Facebook posts by Utah lawmaker further stoke debate over conversion therapy

Rep. Craig Hall, R-West Valley City confers with Judiciary chairwoman Rep. Karianne Lisonbee, during the House Judiciary Committee meeting in Salt Lake City, Utah, on Tuesday, March 5, 2019. Hall watched lawmakers dismantle his bill to end conversion therapy and replace it with an alternative that he says would do nothing to stop the widely-discredited practice. | Photo by Leah Hogsten/The Salt Lake Tribune via Associated Press, St. George News

SALT LAKE CITY (AP) — A nationwide push to ban LGBTQ conversion therapy for minors looked like it could succeed in conservative Utah after The Church of Jesus Christ of Latter-day Saints said it wouldn’t stand in the way, but the effort ground to a halt this week.

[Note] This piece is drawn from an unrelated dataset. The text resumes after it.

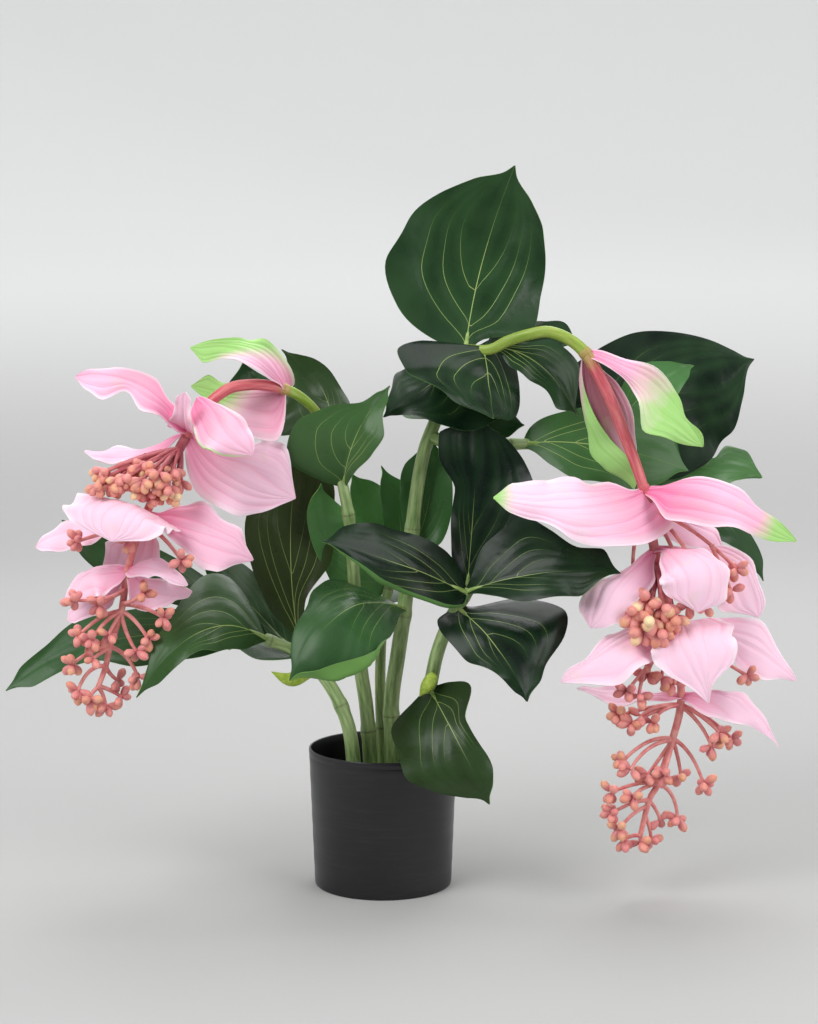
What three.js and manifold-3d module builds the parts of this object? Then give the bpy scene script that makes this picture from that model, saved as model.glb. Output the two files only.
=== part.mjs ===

Conversion therapy has a long history in Utah, and the legislation drew fierce opposition from people who said barring therapists from talking about changing someone’s sexual orientation would violate free-speech rights.

It was seen as a milestone when the LDS church announced it would not oppose the ban, considering past teachings that being gay could be “cured,” according to religion scholars.

The church has condemned conversion therapy and taken a more welcoming stance to the LGBTQ community but remains opposed to gay marriage and sex.

The Utah effort got momentum amid a national campaign to ban the practice this year. Fifteen other states have passed laws, and advocates in Utah said it would help combat an alarming spike in youth suicide.

But eight Republican lawmakers approved changes this week that advocates said effectively gutted the ban. They would have allowed damaging practices aimed at changing kids’ gender identity, activists said.

Rep. Karianne Lisonbee, R – Clearfield, speaks during the Utah Taxpayers Association 2019 legislative outlook conference, in Salt Lake City. Jan. 7, 2019 | Associated Press photo by Rick Bowmer, St. George News

Republican Rep. Karianne Lisonbee sponsored the changes and insisted she was looking for a compromise that would still protect LGBTQ kids. But activists say some of her Facebook comments revealed by The Associated Press indicate that she supports the debunked practice.

In 2013 comments reviewed by the AP and confirmed by two family members, Lisonbee wondered whether it was “possible that living a homosexual lifestyle may cause individuals to choose to commit suicide?”

She also wrote a 1970s-era experiment in Utah using electric shocks to change sexual orientation was horrifying but shouldn’t be considered torture on subjects who volunteered.

Lisonbee said people have “successfully overcome” what she called “unwanted same-sex attraction” and that such therapy should be available to others who want it.

Asked Thursday about the comments that have since been removed, Lisonbee didn’t disavow them but said they came in an occasionally heated debate between members of her family over a story about same-sex marriage and the Mormon church.

“I repeatedly said my stance was love and compassion and not judgment,” she said.

Asked about the comment on suicide, she pointed to legislative testimony by a man who said he felt despondent about his attraction to other men until he underwent therapy that helped him meet and marry a woman.

Troy Williams with the gay rights group Equality Utah denounced the posts.

“She’s falsely suggesting that people take their lives because they are gay,” he said. “That is reckless and dangerous rhetoric that reveals her extreme homophobia.”

Lisonbee denied that allegation. She said conversion therapy is a “horrific practice” and pointed out that her version also would have banned electroshock therapy.

“My goal was to find something that could pass,” she said, adding that she’s now the target of angry messages.

But activists say therapists practicing conversion therapy generally don’t use outdated, painful techniques, and her revisions still would have allowed practices they do employ to try to change behavior and feelings.

“It’s much worse than doing nothing,” said Maria Olsen-Hiatt, 21, who suffers from post-traumatic stress disorder after going through conversion therapy at age 14.

She came to the state Capitol on Thursday night to protest the ban’s defeat.

Gov. Gary Herbert released a letter apologizing for supporting the changes, calling it “an enormous misunderstanding.”

Olsen-Hiatt said the outcome reveals a disconnect. While state leaders have reached out to gay teens as they work to prevent suicide, she said there’s still a widespread view in Utah that “LGBT existence is sinful.”